Work to be completed:
Copy exactly the lines of the material below that run from the one containing "Write part 2 of" through the one containing "return Box(side, side, thickness)". Copy no other lines.

[Records with modeling code]
-*-
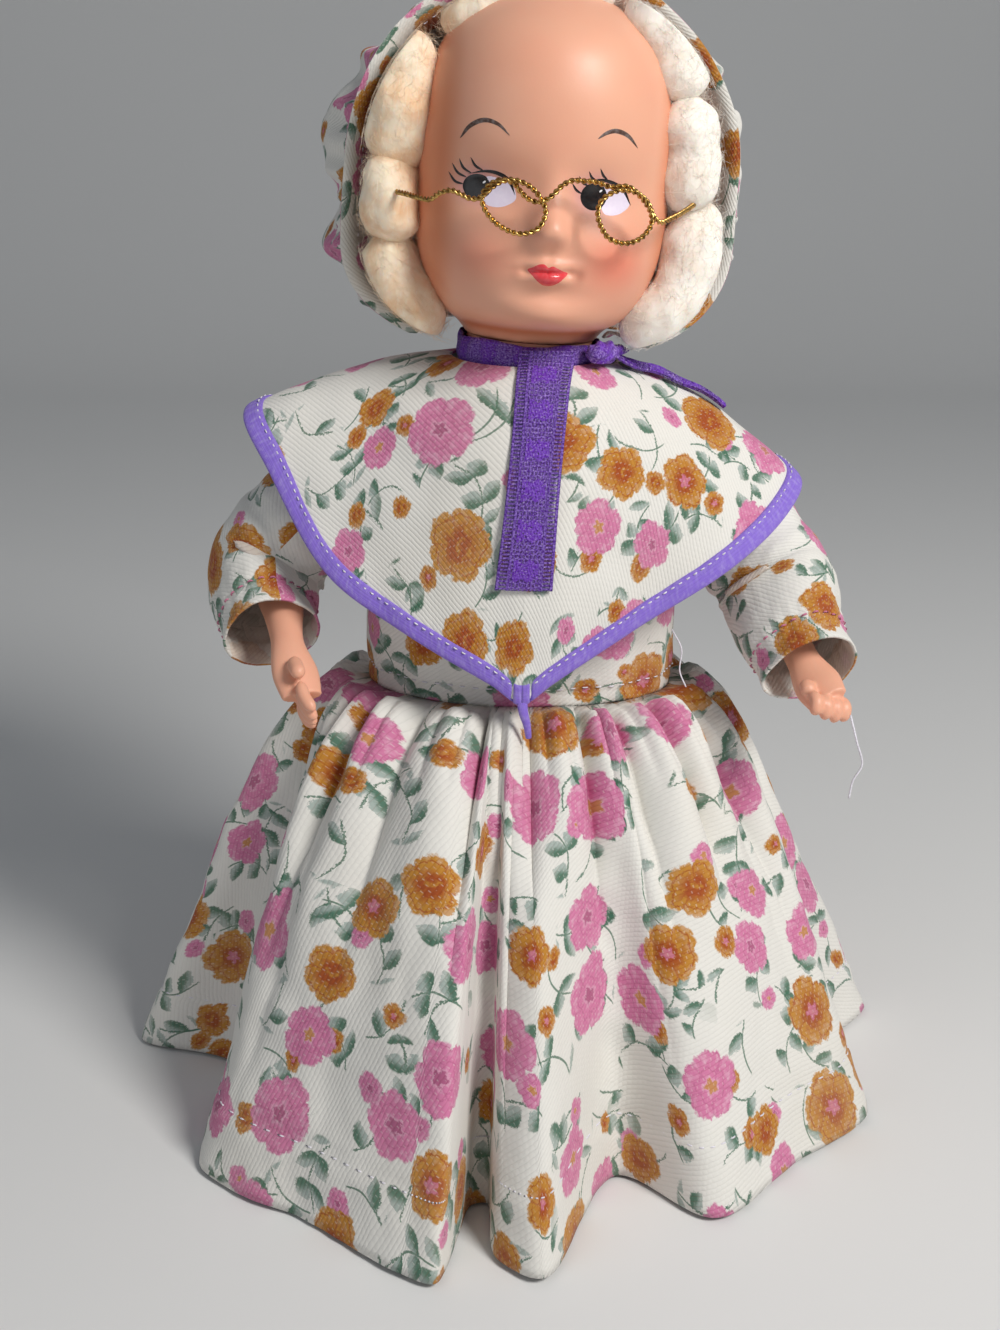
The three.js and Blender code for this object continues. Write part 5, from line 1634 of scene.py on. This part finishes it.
def build_crown(cloth):
    start = BRIM_FRONT + size("brim_depth") - 0.8
    crown_depth = size("crown_depth")

    def crown_place(s, t):
        angle = s * TURN - math.pi / 2
        share = (1 - t) ** 1.15
        w, h = curve_through(CROWN_KEYS)(share)
        spread = heading(angle)
        wander = noise.noise(spread * 2.4 + Vector((7, 0, 0)))
        reach = 0.5 + 0.5 * noise.noise(spread * 5.2)
        gather = math.sin(44 * angle + 6 * wander) * 1.2 * (1 - ease(share, 0.06, 0.22 + 0.3 * reach))
        puff = math.sin(11 * angle + 5 * wander) * 1.9 * ease(share, 0.03, 0.25) * (1 - ease(share, 0.6, 0.95))
        fold = clouds(spread * 2.1 + UP * share * 2.6) * 2.6 * ease(share, 0.05, 0.3)
        fold *= 1 - 0.6 * ease(share, 0.85, 1)
        lift = gather + puff + fold - 1.2
        here = bonnet_ring(angle, max(size("crown_half_width") * w + lift, 0.4),
                           max(size("bonnet_half_height") * h + lift, 0.4), -1, start + share * crown_depth)
        if share >= 1:
            return Vector((0, start + crown_depth, bonnet_centre() - 1))
        here.y += 0.35 * fold * ease(share, 0.5, 0.9)
        return here

    def crown_flat(s, t):
        share = (1 - t) ** 1.15
        angle = s * TURN
        return math.cos(angle) * (1 - share) * 82 + 460, math.sin(angle) * (1 - share) * 82 + 90

    bm = bmesh.new()
    surface(bm, 420, 80, crown_place, crown_flat)
    cut_flat(bm, BONNET_FLOOR)
    crown = finish_piece(bm, "bonnet_crown_cloth", head_place(), cloth, "head")
    thicken(crown, size("cloth_thickness"), -1.0, 1)
    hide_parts("bonnet_crown")
    return crown


def build_bonnet(cloth, thread):
    brim, seam = build_brim(cloth, thread)
    crown = build_crown(cloth)


# Cotton wool hair

# Places counted by the head: shares of its half width, of the face's depth and of its height
HAIR_ROLLS = {
    "top_hair_roll": [(-0.74, 0.11, 0.885), (-0.39, 0.14, 0.965), (-0.03, 0.17, 0.99), (0.3, 0.17, 0.98)],
    "right_upper_hair_roll": [(-1.06, 0.17, 0.8), (-1.13, 0.19, 0.64), (-1.13, 0.19, 0.49)],
    "right_middle_hair_roll": [(-1.16, 0.14, 0.46), (-1.16, 0.22, 0.37), (-1.13, 0.19, 0.3)],
    "right_lower_hair_roll": [(-1.16, 0.17, 0.24), (-1.05, 0.2, 0.12), (-0.83, 0.25, 0.03)],
    "left_upper_hair_roll": [(0.63, 0.25, 0.945), (0.86, 0.28, 0.86), (1.01, 0.29, 0.76)],
    "left_middle_hair_roll": [(1.04, 0.31, 0.68), (1.09, 0.32, 0.555), (1.04, 0.31, 0.45)],
    "left_lower_hair_roll": [(1.22, 0.25, 0.39), (1.19, 0.28, 0.27), (1.07, 0.31, 0.15), (0.8, 0.33, 0.05)],
}
HAIR_EASE = 4.2
HAIR_BAND = 5.2
FIBRE_RADIUS = 0.064


def on_head(across, out, level):
    return Vector((across * size("head_half_width"), -out * size("face_depth"),
                   HEAD_BOTTOM + level * size("head_height")))


def inside_brim(place, clear):
    """Keeps a place of the cotton inside the bonnet where the brim is round it."""
    share = brim_share(min(max((place.y - BRIM_FRONT) / size("brim_depth"), 0), 1))
    wide, tall = size("bonnet_half_width"), size("bonnet_half_height")
    angle = math.atan2((place.z - bonnet_centre()) / tall, place.x / wide)
    rim = bonnet_ring(angle, wide * share - clear, tall * share - clear, 0, place.y)
    centre = Vector((0, place.y, bonnet_centre()))
    room, reach = (rim - centre).length, (place - centre).length
    return centre + (place - centre) * (room / reach) if reach > room else place


def build_hair(wool):
    chance = random.Random(4)
    for number, (name, shares) in enumerate(HAIR_ROLLS.items()):
        radius = size("hair_radius") * (0.82 if name == "top_hair_roll" else 1.0)
        points = [on_head(*share) for share in shares]
        start = points[0] + (points[0] - points[1]).normalized() * HAIR_EASE
        end = points[-1] + (points[-1] - points[-2]).normalized() * HAIR_EASE
        line = Spline([start, *points[1:-1], end])
        steps, sides = 90, 84
        stations = frames_along(line, steps)

        def place(s, t, stations=stations, number=number, radius=radius):
            (centre, normal, binormal), row, ending = tube_row(stations, t)
            if ending:
                return centre.copy()
            out = about(normal, binormal, s * TURN)
            grown = rounded(row / steps, radius, 1.55)
            here = centre + out * grown
            lump = clouds(here / 12 + Vector((number * 7, 0, 0)), 2) * 1.7
            wisp = Vector((here.x / 3.4, here.y / 3.4, here.z / 8)) + Vector((0, number * 5, lump * 0.4))
            lump += clouds(wisp, 2) * 0.22
            here += out * lump * ease(grown, 0, radius * 0.6)
            here.y = lerp(centre.y, here.y, 0.88)
            return inside_brim(here, HAIR_BAND)

        bm = bmesh.new()
        surface(bm, sides, steps + 2, place)
        bmesh.ops.recalc_face_normals(bm, faces=bm.faces)
        bm.normal_update()
        skin = [(v.co.copy(), v.normal.copy()) for v in bm.verts if v.co.y < 6]
        roll = finish_piece(bm, f"{name}_wool", head_place(), wool, "head", closed=True)
        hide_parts(name)

        routes = []
        for _ in range(int(260 + 32 * line.length())):
            root, out = chance.choice(skin)
            drift = Vector([chance.uniform(-1, 1) for _ in range(3)])
            beside = out.cross(drift).normalized()
            reach, rise = chance.uniform(2.0, 7.0), chance.uniform(0.0, 0.45)
            bow = chance.uniform(0.02, 0.3)
            bend = out.cross(beside) * chance.uniform(-1.2, 1.2)
            ends = [root - out * 0.2, root + beside * reach * 0.35 + out * (rise * 0.5 + bow) + bend * 0.6,
                    root + beside * reach * 0.7 + out * (rise + bow * 0.6) + bend, root + beside * reach + out * rise]
            routes.append([inside_brim(p, HAIR_BAND - 0.6) for p in ends])
        bm = bmesh.new()
        strands(bm, routes, 3, lambda t: FIBRE_RADIUS * math.sqrt(t * (1 - t)))
        finish_piece(bm, f"{name}_fibres", head_place(), wool, "head")


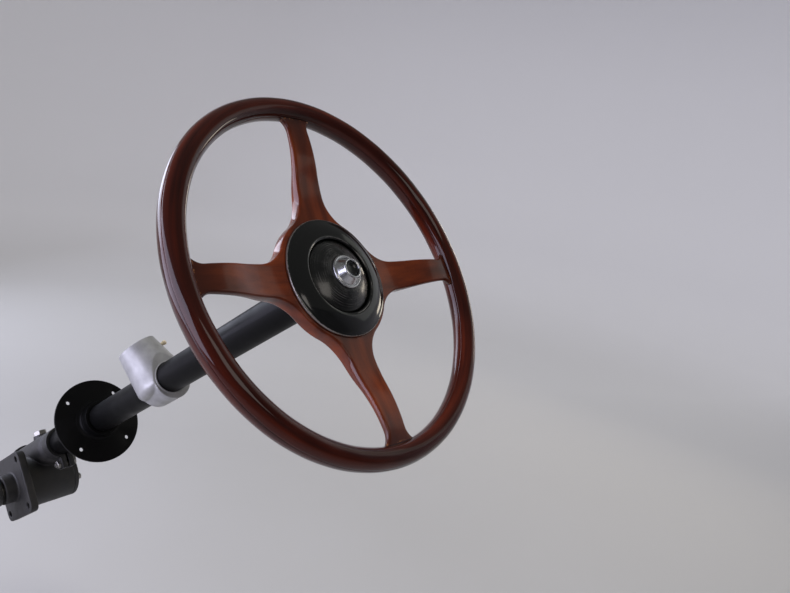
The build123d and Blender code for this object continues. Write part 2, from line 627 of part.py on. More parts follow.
with BuildPart() as pitman_nut:
    with BuildSketch(Plane.YZ.offset(nut_outer)):
        RegularPolygon(PITMAN_NUT_RADIUS, 6)
        Circle(CROSS_SHAFT_THREAD, mode=Mode.SUBTRACT)
    extrude(amount=PITMAN_NUT_LENGTH)
pitman_nut.part.label = "pitman_nut"
export_step(pitman_nut.part, "parts/pitman_nut.step")
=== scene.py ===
# %% [markdown]
# # Steering wheel and column
# This scene dresses one part of a car of the 1920s: its wooden steering wheel, the column under
# it and the steering box that the column stands on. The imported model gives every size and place.
# Here each piece that shows gets the surface and the finish of the real one.
# %% Load the frame
import json
from math import asin, cos, pi, radians, sin, tau

import bmesh
import bpy
import numpy as np
from mathutils import Matrix, Vector


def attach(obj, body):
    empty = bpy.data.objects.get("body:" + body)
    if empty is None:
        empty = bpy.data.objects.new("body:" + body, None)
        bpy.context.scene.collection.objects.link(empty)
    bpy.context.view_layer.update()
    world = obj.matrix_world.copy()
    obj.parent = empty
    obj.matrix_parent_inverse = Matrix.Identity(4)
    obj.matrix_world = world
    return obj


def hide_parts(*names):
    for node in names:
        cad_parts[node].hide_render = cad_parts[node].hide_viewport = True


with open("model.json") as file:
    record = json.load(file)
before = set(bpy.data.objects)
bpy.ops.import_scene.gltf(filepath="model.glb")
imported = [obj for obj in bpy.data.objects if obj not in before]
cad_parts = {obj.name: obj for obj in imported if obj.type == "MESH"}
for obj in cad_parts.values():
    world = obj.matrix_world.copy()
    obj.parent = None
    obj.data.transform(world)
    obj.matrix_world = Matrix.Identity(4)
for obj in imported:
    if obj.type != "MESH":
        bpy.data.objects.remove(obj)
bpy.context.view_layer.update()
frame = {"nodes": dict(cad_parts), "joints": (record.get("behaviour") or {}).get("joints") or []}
nodes = frame["nodes"]
MM = 0.001
MERGE_DISTANCE, SLIVER_LENGTH = MM / 200, MM / 1000
print("nodes in the frame:", len(nodes))

# %% [markdown]
# ## Three sets of axes
# A wheel is easiest to draw looking straight at it, and a column along its own length. The
# steering joint gives both: its place is the middle of the wheel, and its axis runs up the
# column. The wheel stands 3 degrees off straight ahead, so its axes are turned by that much.
# The third set lies on the cross shaft, which points straight out of the frame rail.
# %% Axes
steering = next(joint for joint in frame["joints"] if joint["name"] == "steering")
WHEEL_MIDDLE = np.array(steering["pos_m"])
UP_COLUMN = np.array(steering["axis"])
ACROSS = np.array([1.0, 0.0, 0.0])
OFF_COLUMN = np.cross(UP_COLUMN, ACROSS)
REST_TURN = radians(3)
RIM_HEIGHT = 900.0
COLUMN_FOOT = WHEEL_MIDDLE - UP_COLUMN * RIM_HEIGHT * MM
COLUMN = (COLUMN_FOOT, np.stack([ACROSS, OFF_COLUMN, UP_COLUMN]))
WHEEL = (
    WHEEL_MIDDLE,
    np.stack([
        ACROSS * cos(REST_TURN) - OFF_COLUMN * sin(REST_TURN),
        ACROSS * sin(REST_TURN) + OFF_COLUMN * cos(REST_TURN),
        UP_COLUMN,
    ]),
)
CROSS_SHAFT = (np.zeros(3), np.stack([-UP_COLUMN, OFF_COLUMN, ACROSS]))


def placed(axes, points):
    """Row-frame metres: the axes' origin, plus each point's three millimetres along the three axes."""
    origin, directions = axes
    return origin + points @ directions * MM


print("the wheel's middle is at", WHEEL_MIDDLE.round(3))

# %% [markdown]
# ## Surfaces from grids
# Every new surface is a grid of points worked out by a formula, with a quad between each four
# neighbours. A grid can close on itself in either direction, as a ring does in both. Points
# that fall together, as at the tip of a dome, are merged afterwards, so no hole is left.
# %% Grid to mesh
def quads(rows, columns, wrap_rows, wrap_columns):
    """Corner numbers of the quads of a grid: each point with its neighbours to the right and below."""
    down = np.arange(rows if wrap_rows else rows - 1)[:, None]
    right = np.arange(columns if wrap_columns else columns - 1)[None, :]
    next_down, next_right = (down + 1) % rows, (right + 1) % columns
    corners = [down * columns + right, next_down * columns + right,
               next_down * columns + next_right, down * columns + next_right]
    return np.stack(np.broadcast_arrays(*corners), -1).reshape(-1, 4)


print("a grid of 3 by 4 points has", len(quads(3, 4, False, False)), "quads")

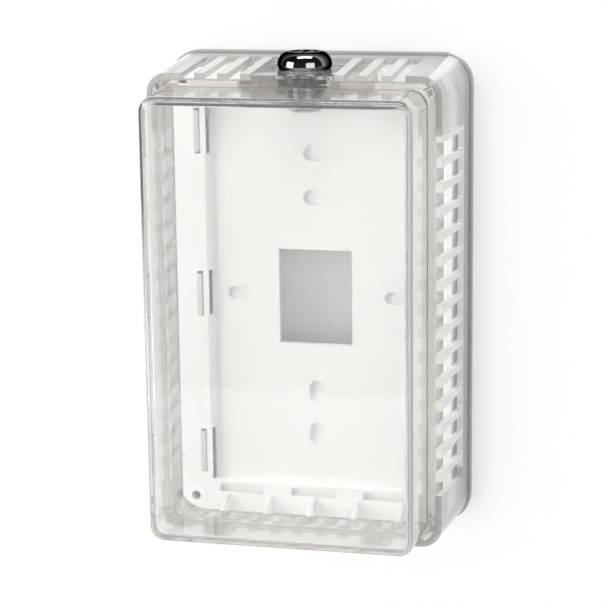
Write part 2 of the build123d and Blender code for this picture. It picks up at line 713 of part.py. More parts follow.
def make_tumbler_springs():
    """One coil spring beside each tumbler."""
    coil_radius = (SPRING_DIAMETER - SPRING_WIRE) / 2
    length = spring_length() - SPRING_WIRE
    path = Helix(length / SPRING_TURNS, length, coil_radius)
    wire = Plane(origin=path @ 0, z_dir=path % 0) * Circle(SPRING_WIRE / 2)
    spring = sweep(wire, path=path)
    x = TUMBLER_WIDTH / 2 + TUMBLER_SIDE_GAP - SPRING_POCKET / 2
    start = SPRING_SEAT - SPRING_END_GAP - SPRING_WIRE / 2
    springs = [
        Pos(x, start, tumbler_level(index)) * Rot(90, 0, 0) * spring
        for index in range(TUMBLER_COUNT)
    ]
    return at_lock(Compound(children=springs))


def make_plug_clip():
    """The open ring in the groove of the plug that keeps it in the housing."""
    inner = PLUG_DIAMETER / 2 - CLIP_RING_GROOVE + CLIP_RING_GAP
    ring = Cylinder(CLIP_RING_DIAMETER / 2, CLIP_RING_THICKNESS) - Cylinder(
        inner, CLIP_RING_THICKNESS
    )
    mouth = Pos(-CLIP_RING_DIAMETER / 2, 0, 0) * Box(
        CLIP_RING_DIAMETER, CLIP_RING_MOUTH, CLIP_RING_THICKNESS
    )
    return at_lock(Pos(0, 0, -BARREL_LENGTH - PLUG_SHOULDER / 2) * (ring - mouth))


def tail_hole(thickness):
    """The square hole that fits the tail of the plug."""
    side = PLUG_TAIL_SQUARE + 2 * CAM_HOLE_GAP
    return Box(side, side, thickness)


def make_stop_washer():
    """The washer on the square tail, whose tab limits the turn."""
    radius = STOP_WASHER_DIAMETER / 2
    washer = Cylinder(radius, STOP_WASHER_THICKNESS)
    washer += Pos(0, -radius, 0) * Box(
        STOP_WASHER_TAB, 2 * STOP_WASHER_TAB, STOP_WASHER_THICKNESS
    )
    washer -= tail_hole(STOP_WASHER_THICKNESS)
    z = -BARREL_LENGTH - PLUG_SHOULDER - STOP_WASHER_THICKNESS / 2
    return at_lock(Pos(0, 0, z) * washer)


def make_cam():
    """The flat latch arm, drawn turned back to open, towards the wall."""
    reach = cam_reach - CAM_WIDTH / 2
    arm = Pos(0, reach / 2, 0) * Box(CAM_WIDTH, reach, CAM_THICKNESS)
    arm += Pos(0, reach, 0) * Cylinder(CAM_WIDTH / 2, CAM_THICKNESS)
    arm += Cylinder(CAM_HUB_DIAMETER / 2, CAM_THICKNESS)
    arm -= tail_hole(CAM_THICKNESS)
    return Pos(0, lock_y, (cam_top + cam_bottom) / 2) * arm


def make_spring_washer():
    """The split washer under the head of the cam screw."""
    washer = Cylinder(SPRING_WASHER_DIAMETER / 2, SPRING_WASHER_THICKNESS)
    washer -= Cylinder(SCREW_DIAMETER / 2 + SCREW_GAP, SPRING_WASHER_THICKNESS)
    washer -= Pos(SPRING_WASHER_DIAMETER / 2, 0, 0) * Box(
        SPRING_WASHER_DIAMETER, SPRING_WASHER_SPLIT, SPRING_WASHER_THICKNESS
    )
    return Pos(0, lock_y, cam_bottom - SPRING_WASHER_THICKNESS / 2) * washer


def make_cam_screw():
    """The hexagon screw that holds the cam on the plug."""
    outline = RegularPolygon(SCREW_HEAD_ACROSS_FLATS / 2, 6, major_radius=False)
    head = extrude(outline, amount=-SCREW_HEAD_HEIGHT)
    head = chamfer(head.edges().group_by(Axis.Z)[0], SCREW_HEAD_CHAMFER)
    screw = head + Pos(0, 0, SCREW_LENGTH / 2) * Cylinder(SCREW_DIAMETER / 2, SCREW_LENGTH)
    return Pos(0, lock_y, screw_seat_z) * screw


def make_star_washer():
    """The toothed washer between the nut and the tongue."""
    radius = STAR_WASHER_DIAMETER / 2
    washer = Cylinder(radius, STAR_WASHER_THICKNESS)
    washer -= Cylinder(BARREL_DIAMETER / 2 + BARREL_GAP, STAR_WASHER_THICKNESS)
    notch = Box(2 * STAR_WASHER_TOOTH, STAR_WASHER_TOOTH, STAR_WASHER_THICKNESS)
    for index in range(STAR_WASHER_TEETH):
        turn = (index + 0.5) * 360 / STAR_WASHER_TEETH
        washer -= Rot(0, 0, turn) * Pos(radius, 0, 0) * notch
    z = -TONGUE_SEAT_THICKNESS - STAR_WASHER_THICKNESS / 2
    return at_lock(Pos(0, 0, z) * washer)


def make_lock_nut():
    """The hexagon nut that clamps the lock to the tongue."""
    outline = RegularPolygon(NUT_ACROSS_FLATS / 2, 6, major_radius=False)
    nut = extrude(outline, amount=NUT_THICKNESS)
    nut -= Pos(0, 0, NUT_THICKNESS / 2) * Cylinder(
        BARREL_DIAMETER / 2 + BARREL_GAP, NUT_THICKNESS
    )
    z = -TONGUE_SEAT_THICKNESS - STAR_WASHER_THICKNESS - NUT_THICKNESS
    return at_lock(Pos(0, 0, z) * nut)


nodes = {
    "base_ring": make_base_ring,
    "wallplate": make_wallplate,
    "cover": make_cover,
    "lock_housing": make_lock_housing,
    "lock_plug": make_lock_plug,
    "plug_scalp": make_plug_scalp,
    "tumbler_springs": make_tumbler_springs,
    "plug_clip": make_plug_clip,
    "stop_washer": make_stop_washer,
    "cam": make_cam,
    "spring_washer": make_spring_washer,
    "cam_screw": make_cam_screw,
    "star_washer": make_star_washer,
    "lock_nut": make_lock_nut,
}
os.makedirs("parts", exist_ok=True)
for name, make in nodes.items():
    export_step(make(), f"parts/{name}.step")
for number in range(TUMBLER_COUNT):
    export_step(make_tumbler(number), f"parts/tumbler_{number + 1}.step")
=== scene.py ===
"""Dressed model of a clear locking guard for a wall thermostat: stage, camera and finishes.

Places and sizes are in millimetres along the frame's own axes: X to the right, Y into the wall, Z up.
"""

import logging
import math
from dataclasses import dataclass
from enum import Enum
from typing import Sequence, Union

import bpy
from mathutils import Matrix, Vector

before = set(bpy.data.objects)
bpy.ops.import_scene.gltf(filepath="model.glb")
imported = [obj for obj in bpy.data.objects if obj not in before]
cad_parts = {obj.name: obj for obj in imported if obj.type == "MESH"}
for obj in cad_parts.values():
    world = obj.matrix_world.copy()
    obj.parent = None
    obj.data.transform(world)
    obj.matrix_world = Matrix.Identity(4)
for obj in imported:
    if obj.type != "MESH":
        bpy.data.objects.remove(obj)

LOG = logging.getLogger("guard")
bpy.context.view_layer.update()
MM = 0.001

Colour = tuple[float, float, float]
Triple = tuple[float, float, float]
Pair = tuple[float, float]
Span = tuple[float, float]
Socket = bpy.types.NodeSocket
Feed = Union[Socket, float, Sequence[float]]

RISE: Span = (0.0, 1.0)
FALL: Span = (1.0, 0.0)
NOISE_MIDDLE: Span = (0.35, 0.65)
WHITE: Colour = (1.0, 1.0, 1.0)
BLACK: Colour = (0.0, 0.0, 0.0)


class Finish(Enum):
    """The finishes of the guard, by the name of each material."""

    CLEAR_RING = "clear_ring"
    CLEAR_COVER = "clear_cover"
    WHITE = "white_plate"
    CHROME = "bright_chrome"
    CAST_ZINC = "cast_zinc"
    PLATED_STEEL = "plated_steel"
    DARK_STEEL = "dark_steel"
    SPRING_STEEL = "spring_steel"
    BRASS = "stamped_brass"


class Axis(Enum):
    """The axes of the frame, by the name of their output on a node."""

    X = "X"
    Y = "Y"
    Z = "Z"


FINISH_OF_NODE: dict[str, Finish] = {
    "base_ring": Finish.CLEAR_RING,
    "wallplate": Finish.WHITE,
    "cover": Finish.CLEAR_COVER,
    "lock_housing": Finish.CHROME,
    "plug_scalp": Finish.CHROME,
    "lock_plug": Finish.CAST_ZINC,
    "cam": Finish.PLATED_STEEL,
    "cam_screw": Finish.PLATED_STEEL,
    "stop_washer": Finish.PLATED_STEEL,
    "star_washer": Finish.PLATED_STEEL,
    "lock_nut": Finish.DARK_STEEL,
    "spring_washer": Finish.SPRING_STEEL,
    "tumbler_springs": Finish.SPRING_STEEL,
    "plug_clip": Finish.SPRING_STEEL,
    "tumbler_1": Finish.BRASS,
    "tumbler_2": Finish.BRASS,
    "tumbler_3": Finish.BRASS,
    "tumbler_4": Finish.BRASS,
    "tumbler_5": Finish.BRASS,
}


def rgba(colour: Colour) -> tuple[float, float, float, float]:
    """A colour with full alpha."""
    return (*colour, 1.0)


def grey(level: float) -> tuple[float, float, float, float]:
    """A grey of one level with full alpha."""
    return (level, level, level, 1.0)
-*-
Response below:
Write part 2 of the build123d and Blender code for this picture. It picks up at line 713 of part.py. More parts follow.
def make_tumbler_springs():
    """One coil spring beside each tumbler."""
    coil_radius = (SPRING_DIAMETER - SPRING_WIRE) / 2
    length = spring_length() - SPRING_WIRE
    path = Helix(length / SPRING_TURNS, length, coil_radius)
    wire = Plane(origin=path @ 0, z_dir=path % 0) * Circle(SPRING_WIRE / 2)
    spring = sweep(wire, path=path)
    x = TUMBLER_WIDTH / 2 + TUMBLER_SIDE_GAP - SPRING_POCKET / 2
    start = SPRING_SEAT - SPRING_END_GAP - SPRING_WIRE / 2
    springs = [
        Pos(x, start, tumbler_level(index)) * Rot(90, 0, 0) * spring
        for index in range(TUMBLER_COUNT)
    ]
    return at_lock(Compound(children=springs))


def make_plug_clip():
    """The open ring in the groove of the plug that keeps it in the housing."""
    inner = PLUG_DIAMETER / 2 - CLIP_RING_GROOVE + CLIP_RING_GAP
    ring = Cylinder(CLIP_RING_DIAMETER / 2, CLIP_RING_THICKNESS) - Cylinder(
        inner, CLIP_RING_THICKNESS
    )
    mouth = Pos(-CLIP_RING_DIAMETER / 2, 0, 0) * Box(
        CLIP_RING_DIAMETER, CLIP_RING_MOUTH, CLIP_RING_THICKNESS
    )
    return at_lock(Pos(0, 0, -BARREL_LENGTH - PLUG_SHOULDER / 2) * (ring - mouth))


def tail_hole(thickness):
    """The square hole that fits the tail of the plug."""
    side = PLUG_TAIL_SQUARE + 2 * CAM_HOLE_GAP
    return Box(side, side, thickness)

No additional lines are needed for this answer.